Instruction: Extract all of the entries and give them again, word for word.

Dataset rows
>>>

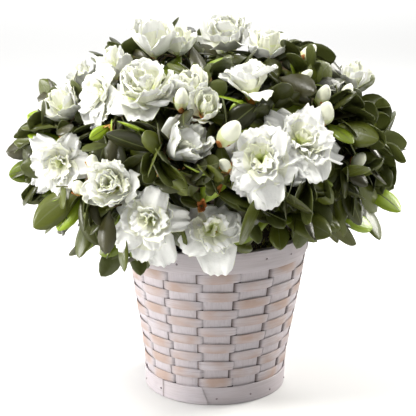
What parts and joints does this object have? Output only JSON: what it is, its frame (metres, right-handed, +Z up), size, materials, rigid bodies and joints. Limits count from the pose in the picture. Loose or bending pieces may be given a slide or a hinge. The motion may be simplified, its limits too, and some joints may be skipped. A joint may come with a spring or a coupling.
{
  "type": "potted azalea shrub",
  "caption": "Compact azalea shrub with double white blooms, buds and dark glossy leaves, growing in a round tapered basket woven from pale chipwood splints.",
  "frame": {"origin": "on the surface that the basket stands on, under the middle of its foot", "axes": "+Z up, -Y towards the front in the picture, +X to the right"},
  "size_m": [0.3836, 0.3531, 0.3657],
  "materials": {
    "splint": "whitewashed chipwood, worn to tan on the raised weaves",
    "band": "whitewashed wooden hoop, matt",
    "soil": "dark moist peat with some moss",
    "bark": "rough grey-brown bark",
    "foliage": "glossy dark green leaves, white petals and orange-brown bud scales"
  },
  "bodies": {
    "root": {"basket_weave": "splint", "rim_band_outer": "band", "rim_band_inner": "band", "foot_band": "band", "base_board": "splint", "soil": "soil", "trunk": "bark", "bough_front_low": "bark", "bough_front_mid": "bark", "bough_front_left": "bark", "bough_upper_left": "bark", "bough_front_right": "bark", "bough_low_right": "bark", "bough_right": "bark", "bough_upper_right": "bark", "bough_side_right": "bark", "bough_back_right": "bark", "bough_back_left": "bark", "bough_side_left": "bark", "bough_high_right": "bark", "bough_high_back": "bark", "bough_high_left": "bark", "foliage_front_low": "foliage", "foliage_front_mid": "foliage", "foliage_front_left": "foliage", "foliage_upper_left": "foliage", "foliage_front_right": "foliage", "foliage_low_right": "foliage", "foliage_right": "foliage", "foliage_upper_right": "foliage", "foliage_side_right": "foliage", "foliage_back_right": "foliage", "foliage_back_left": "foliage", "foliage_side_left": "foliage", "foliage_high_right": "foliage", "foliage_high_back": "foliage", "foliage_high_left": "foliage", "foliage_top": "foliage"}
  },
  "joints": []
}
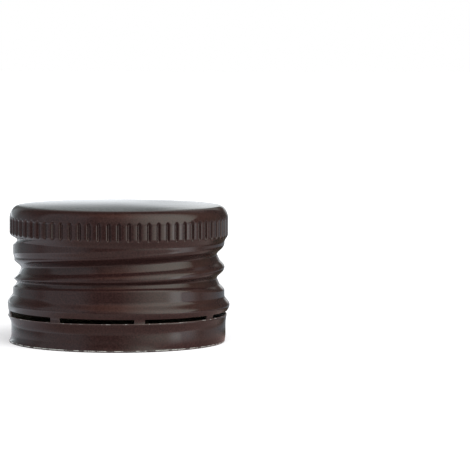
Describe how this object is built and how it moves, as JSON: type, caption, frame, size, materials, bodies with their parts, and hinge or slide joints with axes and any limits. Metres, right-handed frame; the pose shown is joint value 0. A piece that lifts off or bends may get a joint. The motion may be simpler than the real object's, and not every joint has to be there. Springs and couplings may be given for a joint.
{
  "type": "bottle cap",
  "caption": "Rolled-on aluminium screw cap with a knurled head, a rolled thread groove, a slotted tear-off band and a sealing liner.",
  "frame": {"origin": "centre of the open rim, on the surface the cap stands on", "axes": "+Z along the cap's axis, from the open rim to the closed top; +X to the right as seen from the front, -Y towards the viewer"},
  "size_m": [0.0288, 0.0288, 0.0178],
  "materials": {
    "lacquered_sheet": "dark brown gloss lacquer outside, olive lacquer inside, bare metal at the cut edges",
    "seal_compound": "smooth grey-green sealing compound"
  },
  "bodies": {
    "root": {"shell": "lacquered_sheet", "liner": "seal_compound"}
  },
  "joints": []
}
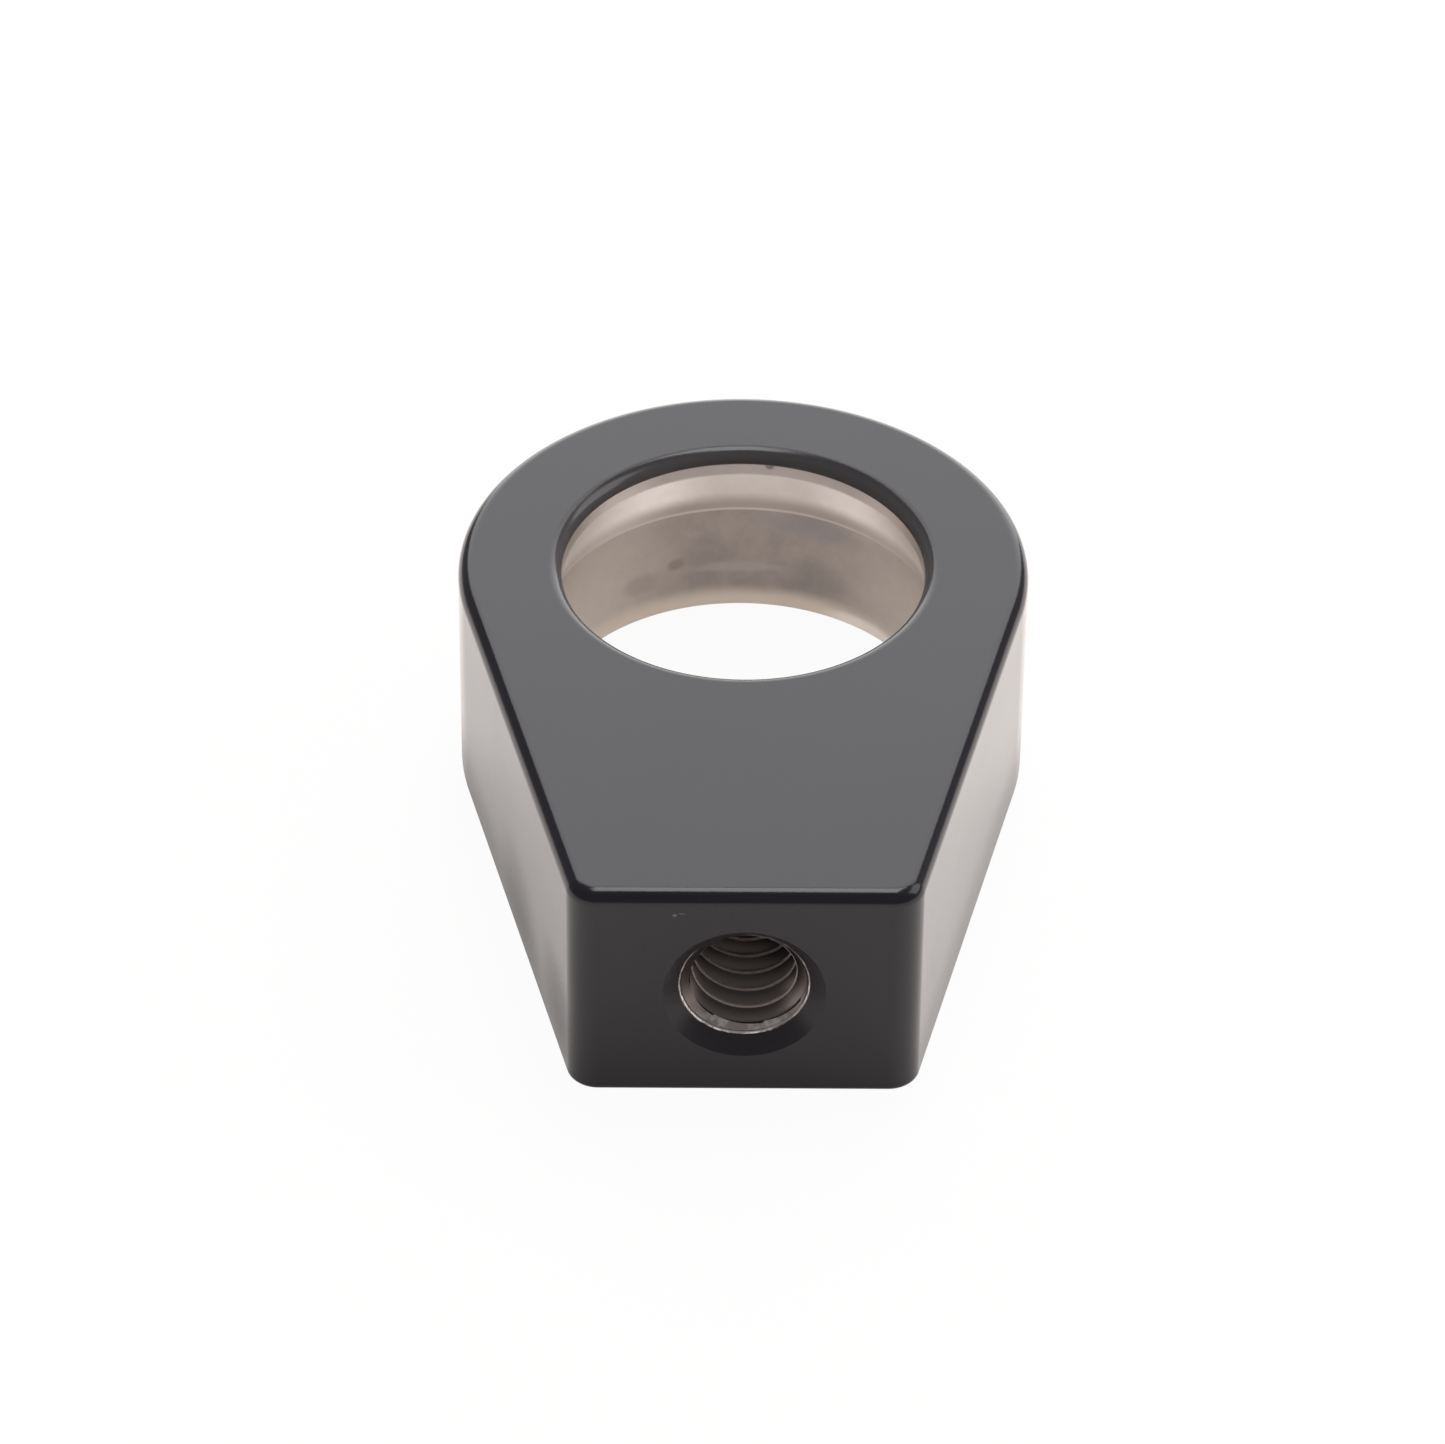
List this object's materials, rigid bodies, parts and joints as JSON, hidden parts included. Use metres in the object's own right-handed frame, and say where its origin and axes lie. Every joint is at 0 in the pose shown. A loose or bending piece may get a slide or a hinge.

<<<

Result for this task:
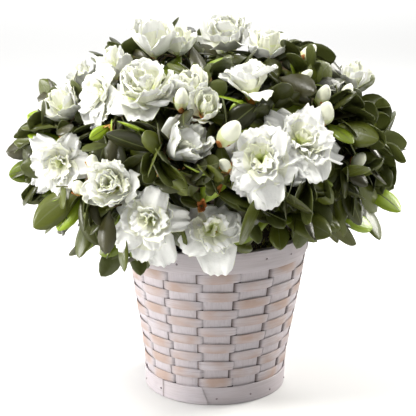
What parts and joints does this object have? Output only JSON: what it is, its frame (metres, right-handed, +Z up), size, materials, rigid bodies and joints. Limits count from the pose in the picture. Loose or bending pieces may be given a slide or a hinge. The motion may be simplified, its limits too, and some joints may be skipped. A joint may come with a spring or a coupling.
{
  "type": "potted azalea shrub",
  "caption": "Compact azalea shrub with double white blooms, buds and dark glossy leaves, growing in a round tapered basket woven from pale chipwood splints.",
  "frame": {"origin": "on the surface that the basket stands on, under the middle of its foot", "axes": "+Z up, -Y towards the front in the picture, +X to the right"},
  "size_m": [0.3836, 0.3531, 0.3657],
  "materials": {
    "splint": "whitewashed chipwood, worn to tan on the raised weaves",
    "band": "whitewashed wooden hoop, matt",
    "soil": "dark moist peat with some moss",
    "bark": "rough grey-brown bark",
    "foliage": "glossy dark green leaves, white petals and orange-brown bud scales"
  },
  "bodies": {
    "root": {"basket_weave": "splint", "rim_band_outer": "band", "rim_band_inner": "band", "foot_band": "band", "base_board": "splint", "soil": "soil", "trunk": "bark", "bough_front_low": "bark", "bough_front_mid": "bark", "bough_front_left": "bark", "bough_upper_left": "bark", "bough_front_right": "bark", "bough_low_right": "bark", "bough_right": "bark", "bough_upper_right": "bark", "bough_side_right": "bark", "bough_back_right": "bark", "bough_back_left": "bark", "bough_side_left": "bark", "bough_high_right": "bark", "bough_high_back": "bark", "bough_high_left": "bark", "foliage_front_low": "foliage", "foliage_front_mid": "foliage", "foliage_front_left": "foliage", "foliage_upper_left": "foliage", "foliage_front_right": "foliage", "foliage_low_right": "foliage", "foliage_right": "foliage", "foliage_upper_right": "foliage", "foliage_side_right": "foliage", "foliage_back_right": "foliage", "foliage_back_left": "foliage", "foliage_side_left": "foliage", "foliage_high_right": "foliage", "foliage_high_back": "foliage", "foliage_high_left": "foliage", "foliage_top": "foliage"}
  },
  "joints": []
}
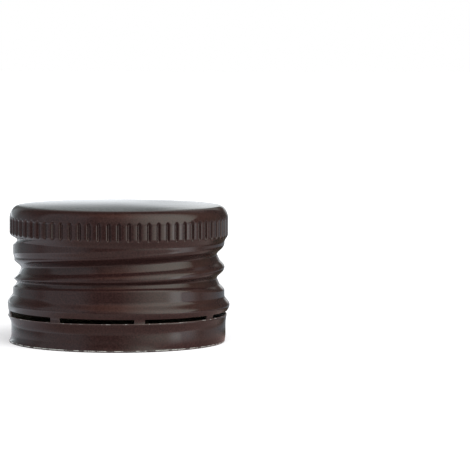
Describe how this object is built and how it moves, as JSON: type, caption, frame, size, materials, bodies with their parts, and hinge or slide joints with axes and any limits. Metres, right-handed frame; the pose shown is joint value 0. A piece that lifts off or bends may get a joint. The motion may be simpler than the real object's, and not every joint has to be there. Springs and couplings may be given for a joint.
{
  "type": "bottle cap",
  "caption": "Rolled-on aluminium screw cap with a knurled head, a rolled thread groove, a slotted tear-off band and a sealing liner.",
  "frame": {"origin": "centre of the open rim, on the surface the cap stands on", "axes": "+Z along the cap's axis, from the open rim to the closed top; +X to the right as seen from the front, -Y towards the viewer"},
  "size_m": [0.0288, 0.0288, 0.0178],
  "materials": {
    "lacquered_sheet": "dark brown gloss lacquer outside, olive lacquer inside, bare metal at the cut edges",
    "seal_compound": "smooth grey-green sealing compound"
  },
  "bodies": {
    "root": {"shell": "lacquered_sheet", "liner": "seal_compound"}
  },
  "joints": []
}
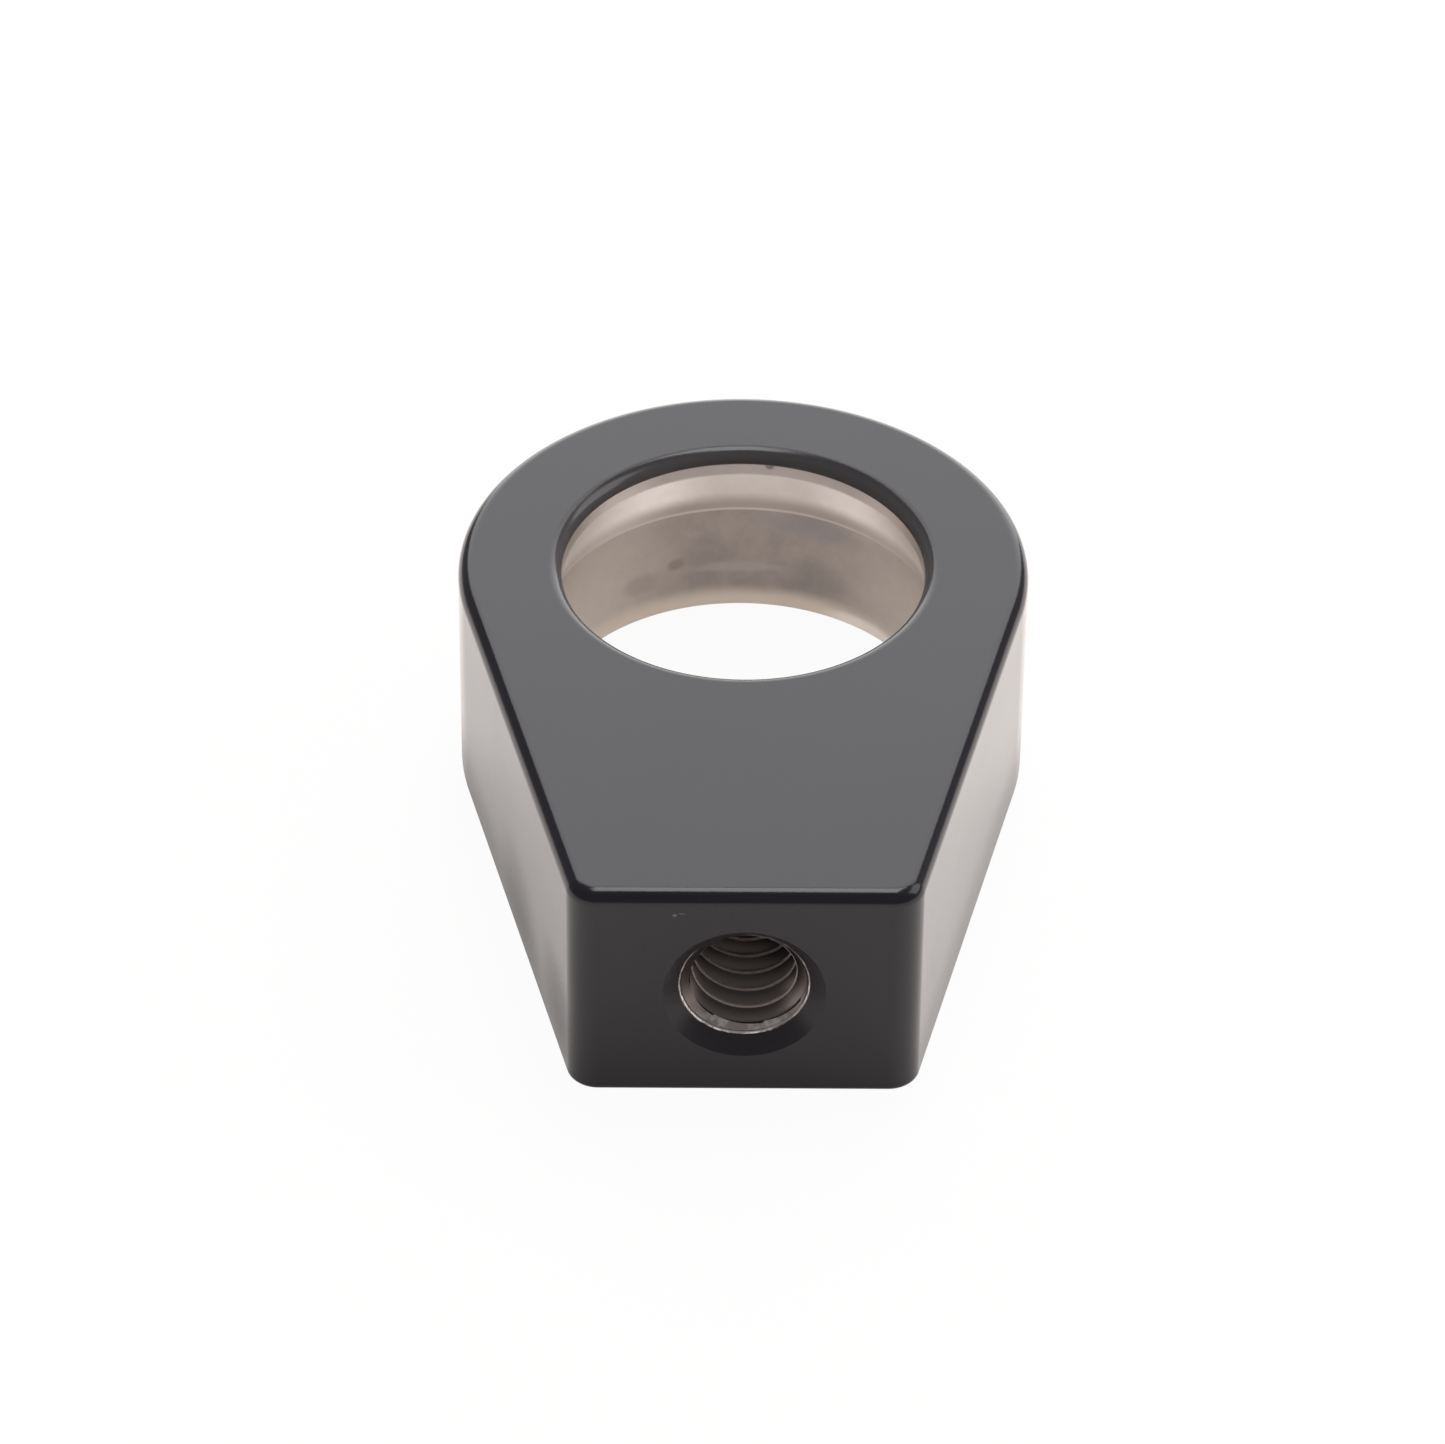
List this object's materials, rigid bodies, parts and joints as JSON, hidden parts included. Use metres in the object's own right-handed frame, and say where its origin and axes lie. Every joint is at 0 in the pose shown. A loose or bending piece may get a slide or a hinge.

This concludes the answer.